Plutôt que d'assurer à tout citoyen une bonne mort socialement correcte, rassurante et hygiénique pour la société, que pouvons-nous faire pour aider à accompagner ceux qui sont en fin de vie dans une bonne mort «intérieure» ?


[1] À lire : Pascal Hintermeyer, Euthanasie, la dignité en question, Editions Buchet-Chastel, Collection Au fait, 2003, ISBN : 2283019257

Présentation de l'éditeur : Qu’en est-il de la mort alors que l’allongement de la durée de la vie et les progrès de la technique médicale bouleversent les données du «dernier passage» ? N’allons nous pas, sans le dire, vers une fin de vie interminable et déshumanisée ? Du coup le débat se focalise sur l’euthanasie, en invoquant le droit à mourir dans la dignité. Pascal Hintermeyer reprend la question en s’interrogeant sur ce qu’est la « bonne mort », en faisant le point sur les pratiques de soins palliatifs, montrant en quoi elles clarifient les termes de la discussion, et en plaidant pour que la fin de vie ne soit plus laissée en friche. Quel sens donner à ce point ultime de la condition humaine et à la mort ?

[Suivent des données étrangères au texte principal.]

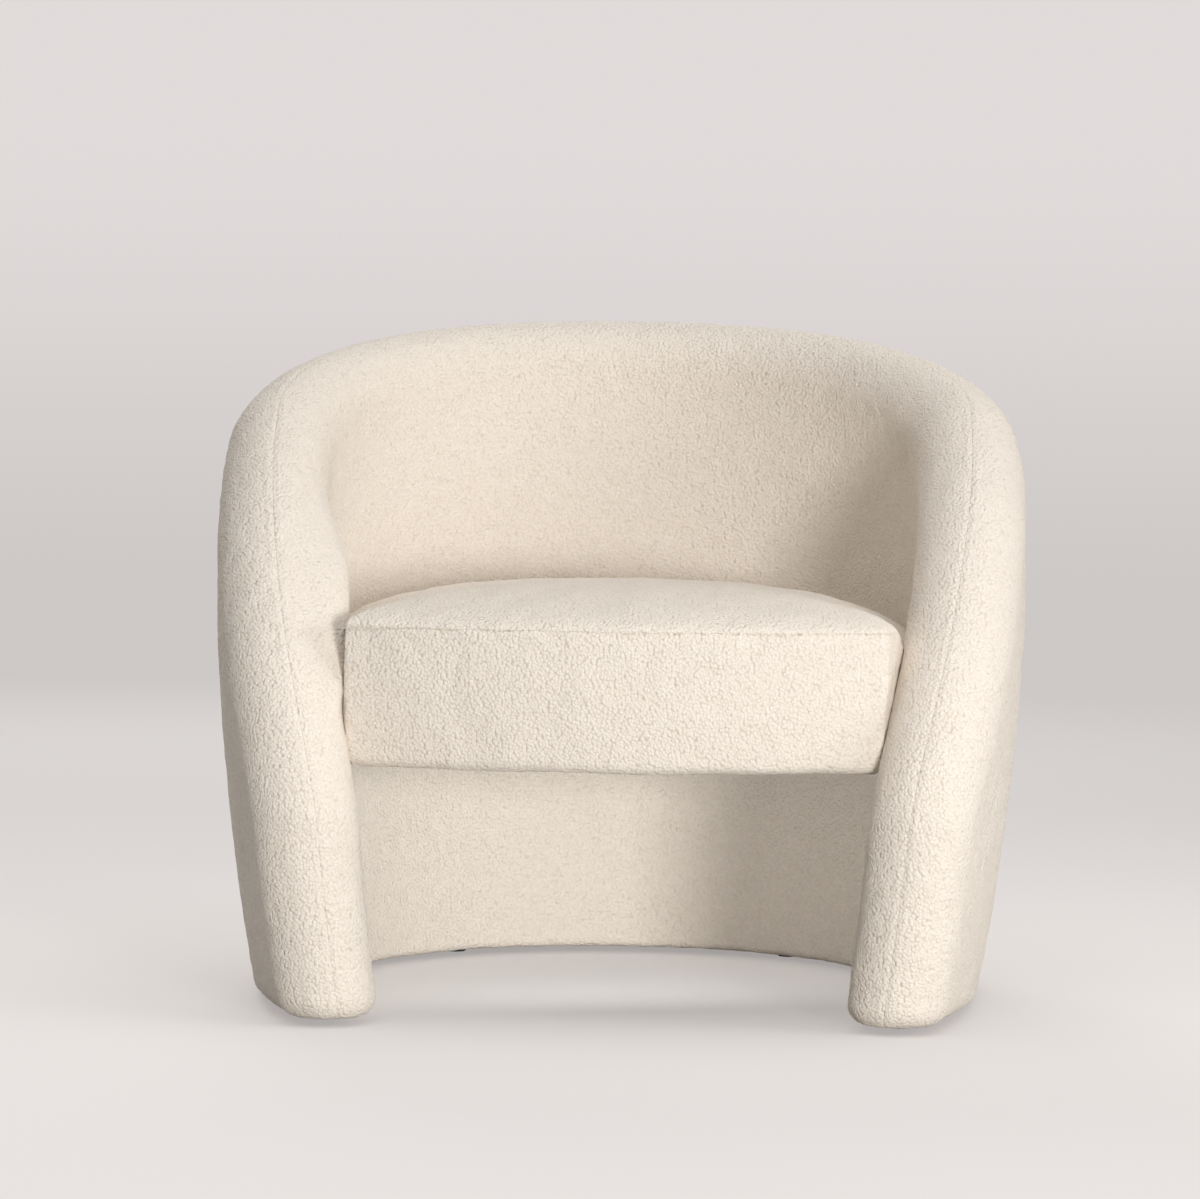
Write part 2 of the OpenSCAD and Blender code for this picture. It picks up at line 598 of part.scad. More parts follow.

Biographie de l'auteur : Pascal Hintermeyer, 47 ans, dirige depuis 1996 l'Institut de sociologie de l'université Marc-Bloch de Strasbourg. Il a publié en 1981 Politiques de la mort (Payot), participé en 1994 à Un voile sur l'amour - Enquête sur les jeunes face au sida (Presses universitaires de Strasbourg). Il est l'un des meilleurs spécialistes français de l'approche sociologique des questions touchant au rapport à la mort.